- **EXERCISE DETAILS**
Reproduce this listing in full.
-- INFORMATION SHOWN start --
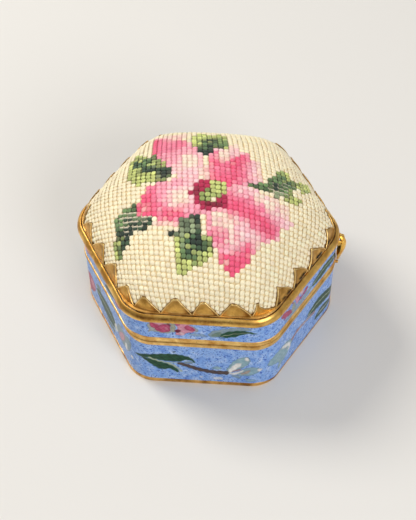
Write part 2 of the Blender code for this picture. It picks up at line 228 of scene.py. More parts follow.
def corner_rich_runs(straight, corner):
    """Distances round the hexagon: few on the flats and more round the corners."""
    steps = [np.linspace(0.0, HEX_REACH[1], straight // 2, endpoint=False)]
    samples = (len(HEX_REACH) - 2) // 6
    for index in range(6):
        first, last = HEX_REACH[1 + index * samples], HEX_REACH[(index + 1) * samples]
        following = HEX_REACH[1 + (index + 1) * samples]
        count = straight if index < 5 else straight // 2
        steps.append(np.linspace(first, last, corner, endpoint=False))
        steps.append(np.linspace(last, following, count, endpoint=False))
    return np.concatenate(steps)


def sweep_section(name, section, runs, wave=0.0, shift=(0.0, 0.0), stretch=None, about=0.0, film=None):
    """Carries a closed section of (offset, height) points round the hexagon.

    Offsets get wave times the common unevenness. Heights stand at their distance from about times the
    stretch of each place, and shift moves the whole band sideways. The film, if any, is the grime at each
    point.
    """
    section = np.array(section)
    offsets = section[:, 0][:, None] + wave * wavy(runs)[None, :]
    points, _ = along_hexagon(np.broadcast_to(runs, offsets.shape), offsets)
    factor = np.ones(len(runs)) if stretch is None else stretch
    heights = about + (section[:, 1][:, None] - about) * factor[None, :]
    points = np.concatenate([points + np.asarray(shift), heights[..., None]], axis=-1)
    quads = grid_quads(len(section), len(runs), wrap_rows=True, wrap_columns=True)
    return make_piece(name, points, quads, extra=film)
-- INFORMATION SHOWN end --
- **RESULT OF THIS EXERCISE**
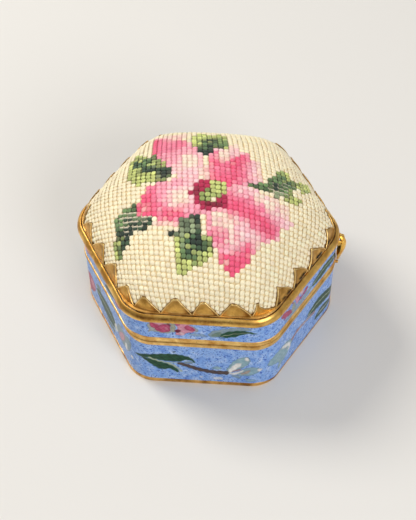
Write part 2 of the Blender code for this picture. It picks up at line 228 of scene.py. More parts follow.
def corner_rich_runs(straight, corner):
    """Distances round the hexagon: few on the flats and more round the corners."""
    steps = [np.linspace(0.0, HEX_REACH[1], straight // 2, endpoint=False)]
    samples = (len(HEX_REACH) - 2) // 6
    for index in range(6):
        first, last = HEX_REACH[1 + index * samples], HEX_REACH[(index + 1) * samples]
        following = HEX_REACH[1 + (index + 1) * samples]
        count = straight if index < 5 else straight // 2
        steps.append(np.linspace(first, last, corner, endpoint=False))
        steps.append(np.linspace(last, following, count, endpoint=False))
    return np.concatenate(steps)


def sweep_section(name, section, runs, wave=0.0, shift=(0.0, 0.0), stretch=None, about=0.0, film=None):
    """Carries a closed section of (offset, height) points round the hexagon.

    Offsets get wave times the common unevenness. Heights stand at their distance from about times the
    stretch of each place, and shift moves the whole band sideways. The film, if any, is the grime at each
    point.
    """
    section = np.array(section)
    offsets = section[:, 0][:, None] + wave * wavy(runs)[None, :]
    points, _ = along_hexagon(np.broadcast_to(runs, offsets.shape), offsets)
    factor = np.ones(len(runs)) if stretch is None else stretch
    heights = about + (section[:, 1][:, None] - about) * factor[None, :]
    points = np.concatenate([points + np.asarray(shift), heights[..., None]], axis=-1)
    quads = grid_quads(len(section), len(runs), wrap_rows=True, wrap_columns=True)
    return make_piece(name, points, quads, extra=film)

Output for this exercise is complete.